The Role of the Testosterone Test
While many general practitioners can prescribe a testosterone test for you, they may not have the training and expertise to render the most accurate and helpful diagnosis. In general, a testosterone test is considered to be just one aspect of a bigger picture of your health.
For example, low testosterone is not always caused by the natural process of aging. There are many other possible reasons, including nerve damage, brain injury, exposure to toxic chemicals, excessive use of alcohol or substances, cancer medications, heart arrhythmia and other potential causes.
Another possible reason is that you just have naturally lower testosterone levels (although if this is the first time you have been tested, there may be no way to know this other than to re-test again in the future).
However, for diagnostic purposes, the most important criteria an endocrinologist will look at is your symptoms. If you are experiencing classic, textbook symptoms of low testosterone, then even if your test results are considered within normal range or on the borderline of normal, it is likely you will receive a recommendation for hormonal treatment to address your symptoms.
When your testosterone levels begin to drop, at first you may not be aware of it. And in fact, you may not even realize your symptoms are tied to testosterone at all.
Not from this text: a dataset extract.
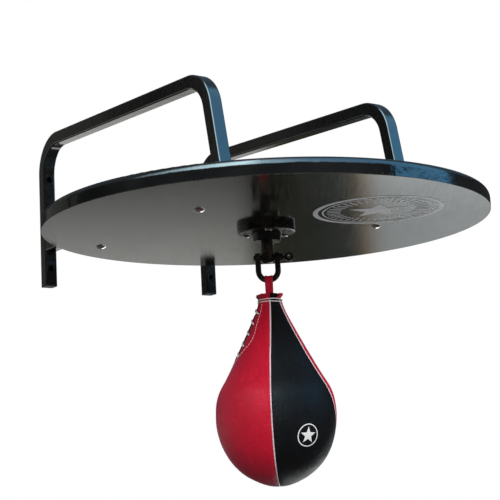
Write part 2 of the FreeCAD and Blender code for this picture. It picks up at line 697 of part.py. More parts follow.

This is because the symptoms of testosterone dysfunction are mimics. At first, they can pretend to be all kinds of other unrelated health issues such as depression or stress.
Here, it isn't uncommon to read an article like this one or head in for a general physical exam and only then learn that all your symptoms are tied together by an unlikely trigger - low testosterone.
MedicineNet lists the most commonly reported symptoms of low testosterone in men:
- Low libido.
- Weight gain.
- Insomnia or sleep disruptions (try this Ginkgo Biloba).
- Decreases in strength and endurance.
Yikes! No one wants to experience these symptoms, right?
So let's get right to the heart of the matter and talk about treatment options.
Hormone replacement therapy
The goal of testosterone hormone replacement therapy (TRT) for low testosterone (low-T) is to help you feel better in body and mind by boosting your body's testosterone supply.
As Harvard Health points out, while HRT is not without certain side effects, not every patient experiences side effects, and some HRT delivery methods produce more side effects than others.
The important thing is to talk with your doctor and find the right method for your needs. Current methods include:
- Subcutaneous (under-skin) implant.
- Transdermal (on-skin) patch.
- Cream or gel (applied topically).
There are also things you can do to naturally boost your testosterone levels:
- Diet - Add more red meet, avocado, nut butters, eggs, dairy and vegetarian oils.
- Exercise - Aim for high-intensity resistance training to encourage your body to boost testosterone production.
- Supplements - Take a fish oil supplement for more Omega-3/6 fatty acids.
- Sufficient sleep - Your body produces most of its testosterone while you sleep. So be sure you get at least eight hours per night!
- Ease stress - High stress can cause testosterone to plummet.
Learning about your body's relationship with the hormone testosterone can take some time, but it really is worth it.
Once you understand just how important testosterone is for your health and quality of life, you can remain alert for signs that your body may not be making sufficient quantities on its own to meet its own needs.